6. If successful, you will have a common binomial factor. Factor this out to get your final two binomials.

Example 1: Factor 6x² + 11x - 10.

1. a=6, c=-10. AC = 6 * (-10) = -60.
2. Find two numbers that multiply to -60 and add to b=11. The numbers are 15 and -4 (15 * -4 = -60, 15 + (-4) = 11).
3. Split the middle term: 6x² + 15x - 4x - 10.
4. Group: (6x² + 15x) + (-4x - 10).
5. Factor GCF from each group: 3x(2x + 5) - 2(2x + 5). (Notice the common binomial (2x + 5)).
6. Factor out the common binomial: (3x - 2)(2x + 5).
7. Check: `(3x-2)(2x+5) = 6x² +

15x - 4x - 10 = 6x² + 11x - 10`. Correct.

Example 2: Factor 4x² - 12x + 9.

1. a=4, c=9. AC = 4 * 9 = 36.
2. Find two numbers that multiply to 36 and add to b=-12. The numbers are -6 and -6 (-6 * -6 = 36, -6 + (-6) = -12).
3. Split the middle term: 4x² - 6x - 6x + 9.
4. Group: (4x² - 6x) + (-6x + 9).
5. Factor GCF from each group: 2x(2x - 3) - 3(2x - 3). (Common binomial: (2x - 3)).
6. Factor out the common binomial: (2x - 3)(2x - 3) or (2x - 3)².
7. Check: (2x-3)² = 4x² - 12x + 9. Correct.

Example 3: Factor 2x² + 5x - 3.

1. a=2, c=-3. AC = 2 * (-3) = -6.
2. Find two numbers that multiply to -6 and add to b=5. The numbers are 6 and -1 (6 * -1 = -6, 6 + (-1) = 5).
3. Split the middle term: 2x² + 6x - x - 3.
4. Group: (2x² + 6x) + (-x - 3).
5. Factor GCF from each group: 2x(x + 3) - 1(x + 3). (Common binomial: (x + 3)).
6. Factor out the common binomial: (2x - 1)(x + 3).
7. Check: (2x-1)(x+3) = 2x² + 6x - x - 3 = 2x² + 5x - 3. Correct.

Method 3: Special Factoring Patterns

Some trinomials fit recognizable patterns that can be factored instantly without the AC method.

Perfect Square Trinomials: A trinomial of the form a² + 2ab + b² factors as (a + b)². A trinomial of the form a² - 2ab + b² factors as (a - b)².

Example: Factor x² + 6x + 9. Recognize: x² + 2(3)x + 3² → (x + 3)².

Difference of Squares: A binomial of the form a² - b² factors as (a + b)(a - b). Note: This is not a trinomial, but sometimes appears in factoring problems.

Example: Factor x² - 16. Recognize: x² - 4² → (x + 4)(x - 4).

Method 4: Using the Quadratic Formula (When Factoring Fails)

If you cannot find integer factors using the AC method, the quadratic formula can help determine if rational factors exist.

For ax² + bx + c = 0, the roots are: x = (-b ± √(b² - 4ac)) / (2a)

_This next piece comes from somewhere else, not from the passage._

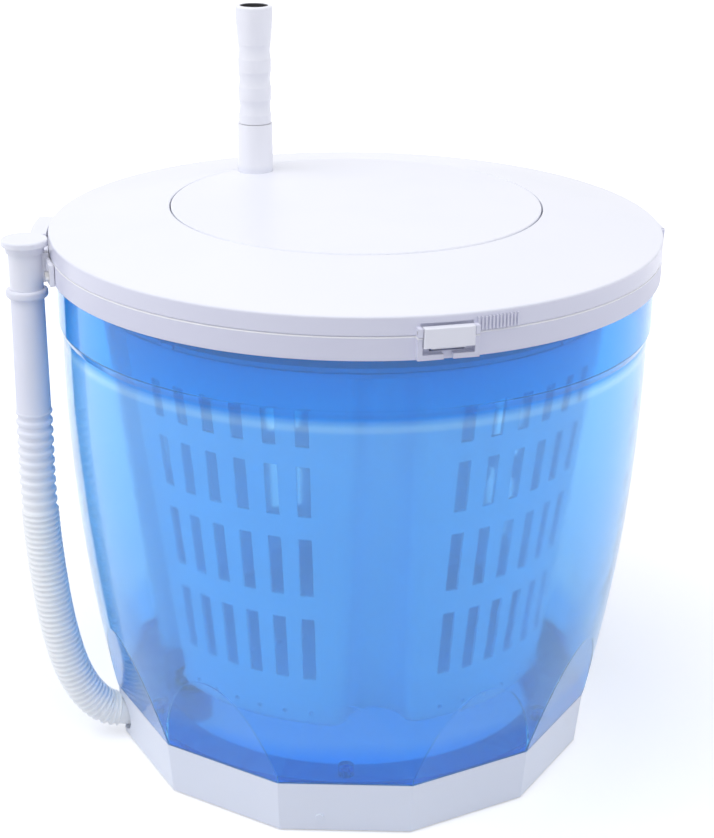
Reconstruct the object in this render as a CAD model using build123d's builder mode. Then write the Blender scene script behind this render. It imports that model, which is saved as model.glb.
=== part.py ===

If the discriminant (b² - 4ac) is a perfect square, the trinomial can be factored over the rationals. The factors will be (x - r₁)(x - r₂) where r₁ and r₂ are the roots.

Example: Consider x² + x - 1. Using the quadratic formula: x = (-1 ± √(1 + 4)) / 2 = (-1 ± √5) / 2. Since √5 is irrational, this trinomial cannot be factored over the rationals—it's "prime" in that context.

Conclusion

Factoring trinomials is a fundamental skill in algebra that unlocks the ability to solve quadratic equations, simplify expressions, and understand polynomial behavior. The process ranges from straightforward (when a = 1) to more complex (when a ≠ 1), but follows consistent logical steps. Whether using the AC method with grouping, recognizing special patterns like perfect squares, or falling back on the quadratic formula when necessary, the key is systematic practice. Each method builds mathematical intuition, and with experience, you'll develop the pattern recognition to factor efficiently. Remember that not all trinomials factor nicely over the integers—some are prime, and that's perfectly normal. The journey of mastering factoring is one of the most rewarding in algebra, providing a foundation for more advanced mathematical concepts.